Love . . . Bears all things, believes all things, hopes all things, endures all things. Love never fails; . . .
(1 Corinthians 13: 7 & 8)
As I put the record back, I pulled out another one. This one brought a memory that was very different. It was a Neil Diamond record, and I had gotten it when I was 14 years old. It was the summer that my grandfather had died. And I had gone to live with my grandmother on the Cape. I wasn’t really sure I wanted to be there. I had just gotten a part time job with my friends, and I wanted to spend the summer with them. But it didn’t matter - my mother had made up her mind - and I was to live with my Nana.
Nana was always talking to Grandpa. It didn’t matter that he wasn’t really there in the room - she just would talk to him. As I would come into the room, she would turn away - and then turn back and tell me a story. It would be stories about her and Grandpa. She would tell me about how they met, or the things they liked to do. She would tell me about how they eloped, and that her cousin and her best friend were the only people there. Little by little, I got to know my grandmother.
She treated me differently than my parents did. She listened to me, and I felt like I was someone special. So when she bought me the record, she took me upstairs and showed me Grandpa’s record player. She told me I could go up there any time I wanted to. And I did. I would go upstairs and put on my record - and just spend time alone. When I was lonely or sad, I would go upstairs and play my record. I listened to songs like “Cracklin Rose” or “Soolaimon” - and dreamed of places far, far away. It was here that I dreamed of the boyfriends I hoped to have, or the things I wanted to do.
It was that summer - living with my grandmother, and playing that record over and over - that helped me learn a little bit more - - - about me . . .
For now we see in a mirror dimly, but then face to face; now I know in part, but then I shall know fully - just as I also have been fully known.
(1 Corinthians 13: 12)
As I continued to look through the records, I looked for one particular record - one that I had bought myself. It was a record that had a love song on it. I had bought it because I wanted to “fix” my marriage. I remember the day I brought it home. My marriage was always a difficult one, but for some reason - I still had hope. So on this day, when my husband came home, I put the record on. The kids were gone, and I asked him if he would dance with me. He gave me a strange look, but decided to humor me. As we swayed back and forth (we weren’t very good dancers) I sang the words to him. As I did, I knew that they didn’t say what we had - but what I hoped we could find. When the song ended, I stopped. He looked at me a bit confused. And then he turned and walked away.
We stayed married for a few more years, until the day I left. Now, as I looked through the stack of records, I couldn’t find the record - anywhere. It was gone, just like the marriage . . .
But now abide faith, hope, love, these three; but the greatest of these is love.
(1 Corinthians 13: 13)
Music and memories - they have gone hand in hand in my life. As I continued to think about the different times in my life, it seemed that music was always a part of it. Looking through the stack of records, it seemed like my life was right there - in the music . . .
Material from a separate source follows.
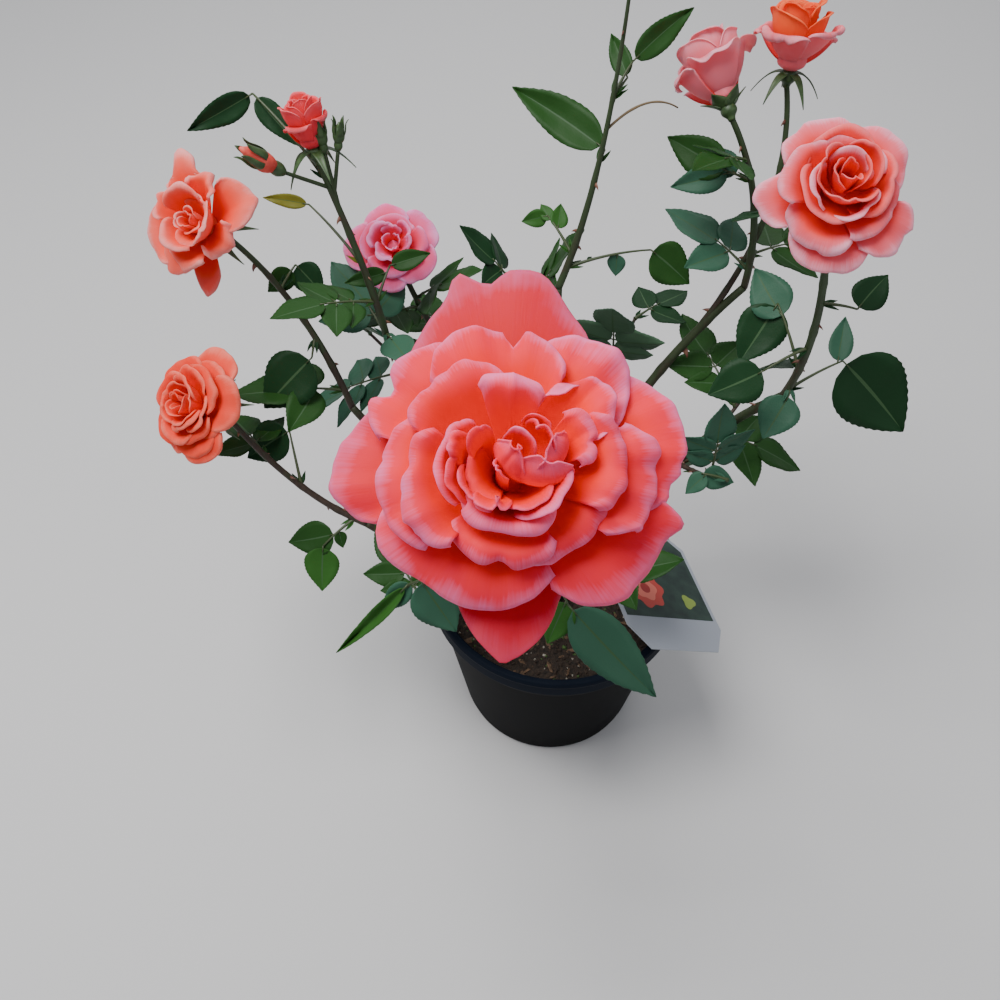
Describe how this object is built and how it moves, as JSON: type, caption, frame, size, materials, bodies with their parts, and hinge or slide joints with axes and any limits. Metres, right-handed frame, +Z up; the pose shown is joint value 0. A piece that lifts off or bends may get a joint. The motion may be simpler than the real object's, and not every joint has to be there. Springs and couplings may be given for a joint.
{
  "type": "potted rose bush",
  "caption": "Potted shrub rose with coral and pink double blooms on leafy canes that rise from a round plastic nursery pot, with a blank-backed picture label.",
  "frame": {"origin": "middle of the pot's flat underside, on the ground that the pot stands on", "axes": "+Z up; -Y towards the side on which the largest bloom leans out over the pot; +X to the right as seen from there"},
  "size_m": [0.5062, 0.469, 0.6065],
  "materials": {
    "pot": "satin",
    "soil": "matte",
    "bark": "matte",
    "cane": "satin",
    "petal": "matte",
    "petal_pink": "matte",
    "petal_red": "matte",
    "label": "satin",
    "leaf": "satin"
  },
  "bodies": {
    "root": {"pot": "pot", "potting_soil": "soil", "stem_base": "bark", "cane_front": "cane", "cane_right": "cane", "cane_back_right": "cane", "cane_centre": "cane", "cane_back_left": "cane", "cane_left": "cane", "cane_left_low": "cane", "cane_back": "cane", "bloom_front": "petal", "bloom_right": "petal", "bloom_left_high": "petal", "bloom_left_low": "petal", "bloom_back_pink": "petal_pink", "bloom_drooping": "petal_red", "bloom_opening": "petal", "bloom_bud_left": "petal_red", "plant_label": "label", "foliage_front": "leaf", "foliage_right": "leaf", "foliage_drooping": "leaf", "foliage_opening": "leaf", "foliage_centre": "leaf", "foliage_back_left": "leaf", "foliage_left": "leaf", "foliage_left_low": "leaf", "foliage_back": "leaf", "foliage_front_side": "leaf", "foliage_right_side": "leaf", "foliage_right_low": "leaf", "foliage_back_low": "leaf", "foliage_back_high": "leaf", "foliage_left_side": "leaf", "foliage_far_left": "leaf", "foliage_low_front": "leaf"}
  },
  "joints": []
}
Last week was our anniversary. Ted and I were married five years ago. On that very special day, right after we said our vows to each other, we danced. We danced to a song called: “The Gift” by Jim Brickman. These are the words:
All I want is to hold you forever
All I need is you more every day
You saved my heart
From being broken apart
You gave your love away
And I’m thankful every day
For the gift
The gift - That is what I feel I have been given - as Ted’s wife. As I think about this day - Valentine’s Day - I realize that each day that we are together - is a gift to us both. We had both felt the pain of a broken heart. We had both been hurt in our lives. But in loving each other, our hearts have been healed of so much.
Looking around the room again, I wiped away my tears. This move wasn’t going to be easy. But we had both faced hard times before. This time though - we had each other - and the Lord - to hold on to.
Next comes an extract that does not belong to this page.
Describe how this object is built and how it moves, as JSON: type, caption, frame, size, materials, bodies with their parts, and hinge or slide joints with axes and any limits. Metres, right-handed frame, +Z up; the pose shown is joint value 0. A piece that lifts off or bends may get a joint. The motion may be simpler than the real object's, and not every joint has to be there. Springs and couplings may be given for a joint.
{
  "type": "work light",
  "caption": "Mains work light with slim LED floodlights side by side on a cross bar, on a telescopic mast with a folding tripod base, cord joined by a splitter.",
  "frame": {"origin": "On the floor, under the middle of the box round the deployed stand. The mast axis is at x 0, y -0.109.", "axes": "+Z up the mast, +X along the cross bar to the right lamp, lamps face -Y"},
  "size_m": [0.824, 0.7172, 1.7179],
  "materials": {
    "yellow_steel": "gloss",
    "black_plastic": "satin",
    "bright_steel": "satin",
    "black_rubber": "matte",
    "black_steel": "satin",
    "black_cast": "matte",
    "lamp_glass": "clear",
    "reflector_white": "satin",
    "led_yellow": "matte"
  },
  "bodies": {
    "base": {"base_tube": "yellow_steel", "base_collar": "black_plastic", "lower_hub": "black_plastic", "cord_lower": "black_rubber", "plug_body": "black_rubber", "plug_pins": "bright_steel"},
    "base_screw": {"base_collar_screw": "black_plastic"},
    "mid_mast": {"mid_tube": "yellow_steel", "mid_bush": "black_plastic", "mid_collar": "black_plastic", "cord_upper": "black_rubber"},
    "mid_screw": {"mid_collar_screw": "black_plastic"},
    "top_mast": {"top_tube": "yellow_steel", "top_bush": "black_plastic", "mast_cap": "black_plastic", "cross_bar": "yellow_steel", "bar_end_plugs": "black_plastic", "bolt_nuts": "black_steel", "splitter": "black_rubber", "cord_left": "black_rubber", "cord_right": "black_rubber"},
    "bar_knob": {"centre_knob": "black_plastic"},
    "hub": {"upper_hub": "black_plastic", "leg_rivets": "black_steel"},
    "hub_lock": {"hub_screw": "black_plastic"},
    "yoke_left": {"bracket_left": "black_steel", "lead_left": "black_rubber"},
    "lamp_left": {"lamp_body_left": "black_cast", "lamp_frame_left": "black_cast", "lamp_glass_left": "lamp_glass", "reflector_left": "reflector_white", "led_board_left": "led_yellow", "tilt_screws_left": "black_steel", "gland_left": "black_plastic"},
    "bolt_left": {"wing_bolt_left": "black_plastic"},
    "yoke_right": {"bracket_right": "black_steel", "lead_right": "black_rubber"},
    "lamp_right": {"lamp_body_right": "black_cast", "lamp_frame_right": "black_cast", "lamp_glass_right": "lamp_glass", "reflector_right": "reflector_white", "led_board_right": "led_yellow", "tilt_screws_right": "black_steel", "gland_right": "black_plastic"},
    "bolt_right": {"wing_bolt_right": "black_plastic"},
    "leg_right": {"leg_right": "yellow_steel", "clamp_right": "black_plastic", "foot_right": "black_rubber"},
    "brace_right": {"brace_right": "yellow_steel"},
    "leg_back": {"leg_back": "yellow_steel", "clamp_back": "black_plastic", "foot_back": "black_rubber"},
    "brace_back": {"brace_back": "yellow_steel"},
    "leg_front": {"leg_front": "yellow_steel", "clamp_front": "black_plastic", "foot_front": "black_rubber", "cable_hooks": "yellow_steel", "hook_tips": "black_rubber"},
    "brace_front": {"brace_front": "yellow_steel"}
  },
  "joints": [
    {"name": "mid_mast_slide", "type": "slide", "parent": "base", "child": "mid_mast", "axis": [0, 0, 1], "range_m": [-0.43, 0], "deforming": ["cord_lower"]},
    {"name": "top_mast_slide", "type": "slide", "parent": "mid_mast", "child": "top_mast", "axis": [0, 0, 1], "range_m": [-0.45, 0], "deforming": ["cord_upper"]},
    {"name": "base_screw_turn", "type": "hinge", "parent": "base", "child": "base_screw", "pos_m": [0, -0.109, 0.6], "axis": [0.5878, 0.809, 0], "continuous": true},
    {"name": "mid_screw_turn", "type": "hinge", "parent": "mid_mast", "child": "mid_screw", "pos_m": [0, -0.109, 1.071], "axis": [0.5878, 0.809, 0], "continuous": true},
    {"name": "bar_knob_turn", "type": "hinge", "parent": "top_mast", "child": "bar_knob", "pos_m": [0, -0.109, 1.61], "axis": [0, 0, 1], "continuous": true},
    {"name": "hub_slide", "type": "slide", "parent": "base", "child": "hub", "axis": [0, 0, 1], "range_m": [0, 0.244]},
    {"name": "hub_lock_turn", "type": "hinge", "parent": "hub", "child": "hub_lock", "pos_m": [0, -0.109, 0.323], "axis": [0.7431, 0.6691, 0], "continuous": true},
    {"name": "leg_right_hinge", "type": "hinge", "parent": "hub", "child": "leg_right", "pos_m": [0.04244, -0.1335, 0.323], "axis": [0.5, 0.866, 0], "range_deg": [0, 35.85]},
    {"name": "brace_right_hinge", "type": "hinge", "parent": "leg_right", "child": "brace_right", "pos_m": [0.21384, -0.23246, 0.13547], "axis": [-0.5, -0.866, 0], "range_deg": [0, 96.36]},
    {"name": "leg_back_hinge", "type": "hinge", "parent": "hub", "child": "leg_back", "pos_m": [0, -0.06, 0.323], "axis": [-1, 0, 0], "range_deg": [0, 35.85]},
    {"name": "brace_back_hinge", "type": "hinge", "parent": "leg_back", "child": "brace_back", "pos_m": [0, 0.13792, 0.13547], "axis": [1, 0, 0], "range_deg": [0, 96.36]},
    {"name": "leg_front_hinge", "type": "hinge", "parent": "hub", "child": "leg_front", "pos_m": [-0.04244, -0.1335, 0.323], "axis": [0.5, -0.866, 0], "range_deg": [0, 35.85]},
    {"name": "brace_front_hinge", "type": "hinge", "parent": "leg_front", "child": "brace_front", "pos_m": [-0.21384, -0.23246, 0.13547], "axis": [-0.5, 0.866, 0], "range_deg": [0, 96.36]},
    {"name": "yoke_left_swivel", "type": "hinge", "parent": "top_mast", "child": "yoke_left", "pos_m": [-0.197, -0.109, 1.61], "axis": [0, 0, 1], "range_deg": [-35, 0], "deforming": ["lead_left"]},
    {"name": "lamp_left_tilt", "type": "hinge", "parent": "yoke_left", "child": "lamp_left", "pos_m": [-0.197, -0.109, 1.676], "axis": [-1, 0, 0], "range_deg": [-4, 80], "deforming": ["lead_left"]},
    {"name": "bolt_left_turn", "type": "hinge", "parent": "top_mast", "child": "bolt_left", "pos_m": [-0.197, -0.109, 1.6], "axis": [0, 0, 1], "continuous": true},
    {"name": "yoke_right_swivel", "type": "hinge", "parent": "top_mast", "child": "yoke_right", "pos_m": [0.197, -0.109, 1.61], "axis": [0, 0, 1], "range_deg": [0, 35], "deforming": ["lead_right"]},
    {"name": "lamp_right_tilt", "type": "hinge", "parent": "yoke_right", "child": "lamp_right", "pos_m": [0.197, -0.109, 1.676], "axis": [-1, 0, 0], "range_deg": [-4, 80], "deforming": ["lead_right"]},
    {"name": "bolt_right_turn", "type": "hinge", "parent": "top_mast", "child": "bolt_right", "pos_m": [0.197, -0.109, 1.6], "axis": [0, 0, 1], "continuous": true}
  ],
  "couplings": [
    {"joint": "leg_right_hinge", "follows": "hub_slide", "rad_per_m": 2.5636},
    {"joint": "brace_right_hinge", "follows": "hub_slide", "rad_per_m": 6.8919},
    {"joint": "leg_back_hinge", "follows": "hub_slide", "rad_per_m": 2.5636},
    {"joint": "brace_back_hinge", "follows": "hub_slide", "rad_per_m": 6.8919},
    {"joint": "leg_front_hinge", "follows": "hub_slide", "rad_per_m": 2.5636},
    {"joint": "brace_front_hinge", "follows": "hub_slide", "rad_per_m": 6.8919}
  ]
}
For love is from God; and everyone who loves is born of God and knows God . . . For God is love.
(1 John 4: 7 & 8)
Through the years, I have been surprised by the gifts of love that I have been given. They have come along, when I least expected it. They are the gifts that have lasted - not just for a lifetime - - - but forever . . .
The other day, Jenny gave me a cd for my birthday. It had a song on it that I love. The song is: “You’re Gonna Be” by Reba McEntire. The song tells about a mother’s hopes and feelings for her child. These are some of the words:
You’re gonna fly with every dream you chase
You’re gonna cry, but know that that’s okay
We just have to believe things work out like they should
Life has no guarantees, but always loved by me
You’re gonna be
Always loved by me
The song tells the hopes and love I have for my children. It is the same love my grandparents had for me. And it is the love that Ted and I share - walking this road together. It is also my wish for you. That you will allow yourself to hope, to dream, and to love. When you do - your life will change - forever . . .
God bless you on this very special day - a day to celebrate Love!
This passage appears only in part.